Şoförün takside ay içerisinde kaç gün çalıştığının en önemli göstergesi iş sözleşmesidir. Ancak bazı özel durumlar dışında iş sözleşmesinin yazılı yapılması zorunluluğu bulunmamaktadır. Dolayısıyla şoförün ay içerisinde takside kaç gün çalıştığının göstergesi şoför ile plaka sahibi arasında sözel olarak yapılmış anlaşma da olabilir. Taksici ay içerisinde kaç gün çalıştığını ortaya koyan belgeleri ileride bir anlaşmazlık olması ihtimaline karşı saklamalıdır.
30 güne tamamlama
Ay içerisinde plaka sahibinin taksisinde 10 günden fazla fakat 30 günden az çalışan bir şoför isterse primlerini 30 güne tamamlayabilir. Ay içerisindeki çalışma süresini 30 güne tamamlamak isteyen bir şoför işsizlik sigortasından yararlanmak istemiyorsa günlük 13.5 TL, işsizlik sigortasından da yararlanmak istiyorsa 14.8 TL ödemek durumundadır. Primlerini 30 güne tamamlayan şoför emeklilik için prim gün sayısına ekleme yapmış olacaktır. Bu nedenle bütün şoförlerin primlerini 30 güne tamamlamaları kendileri için avantajlıdır.
9 gün çalışanlar
Ay içerisinde plaka sahibinin taksisinde 10 günden az çalışan şoförlerin primlerinin ise kendileri tarafından ödenmesi gerekmektedir. Aslında ‘part – time’ çalışan işçiden hiçbir farkı olmayan bu durumdaki taksi şoförleri için çıkartılan düzenleme önemli bir sorun alanı yaratıyor. Plaka sahibine bağlı olarak ay içerisinde 9 gün çalışan taksici primini kendi öderken, 10 gün çalışan taksicinin primi plaka sahibi tarafından ödenmektedir. Dolayısıyla taksicinin çalışma süresi sigorta işlemleri açısından çok kritiktir. İş sözleşmelerindeki çalışma sürelerinin bu noktada taksiciler açısından önemi büyüktür.

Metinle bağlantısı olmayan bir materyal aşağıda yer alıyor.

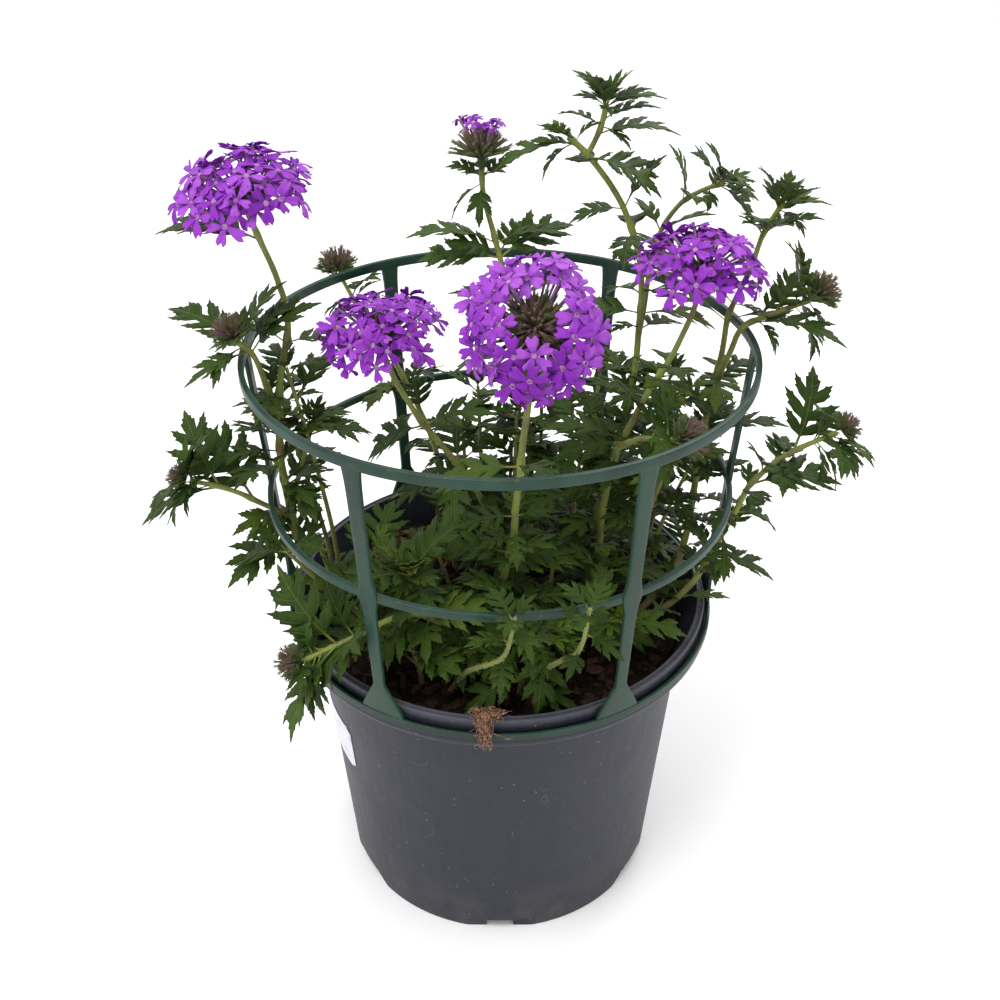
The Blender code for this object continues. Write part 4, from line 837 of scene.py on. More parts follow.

Ay içerisinde takside 10 günden az çalışan bir kişinin sigorta primleri kendisi tarafından yatırılmak durumundadır. Bu durumda şoför 2015 yılı ikinci altı ay itibarıyla aylık 303.52 TL prim yatırmak durumundadır. İşsizlik sigortasından da yararlanmak isterse bu durumda 331.53 TL prim yatırması gerekmektedir.
Rakam artacak
Ay içerisinde plaka sahibine bağlı olarak 10 günden az çalışan taksicilerin kendi ceplerinden ödeyecekleri prim her yıl biraz daha artıyor. 2011 yılında 18 günle başlayan bu ödemeler 2015 yılında 22 güne yükseldi. Bu rakam her yıl artacak ve sonuçta 30 günü bulacak. Dolayısıyla plaka sahiplerinin üzerinden alınıp taksicilerin sırtına yüklenen prim yükü her yıl daha da artarak devam edecek.
Ölüm aylığı
Plaka sahibine bağlı olarak ay içerisinde 10 günden az çalışan taksicinin kendi ödediği primler içerisinde iş kazası ve meslek hastalığı primi bulunmuyor. Dolayısıyla bu şekilde çalışan bir taksici iş kazası geçirip hayatını kaybederse geride kalan yakınlarına SGK tarafından ölüm geliri bağlanmasına imkan yok. Yalnızca eğer bu kişinin primleri ölüm aylığı almaya yetiyorsa geride kalanlara ölüm sigortasından ölüm aylığı bağlanması mümkün.
Yeni düzenleme şart
Ev hizmetlerinde ay içerisinde 10 günden az çalışan kişilere işverenleri tarafından yüzde 2 oranında iş kazası ve meslek hastalığı primi ödeniyor. Yani eve gelen temizlikçi cam silerken ayağı kayıp düşse geride kalanlarına ölüm geliri bağlanması mümkün. Ancak bu hak taksicilere sağlanmamış. Her gün yollarda trafikle cebelleşen taksi şoförlerinin iş kazası yaşama ihtimali çok yüksek. Bu nedenle bu konuda bir adım atılmalı. Diğer yandan teknolojinin gelişmesi ve sigortacılıkta da önemli adımların atılması ile birlikte taksicilerin sigortalılığı konusunda da yeni adımlara ihtiyaç olduğu görülüyor. Geçmişte sıkı bir denetime tabi tutulan sektöre yönelik seçim sonrası yeni planlamaların yapılması ve dengeyi koruyacak bir yapının hayata geçirilmesi gerekiyor. Şoförlerin esnaf gibi gösterilmesi, 10 günden fazla çalıştırılan şoförlerin SGK’ya daha düşükten bildirilmesi gibi sorunların çözümü için yeni yöntemler şart.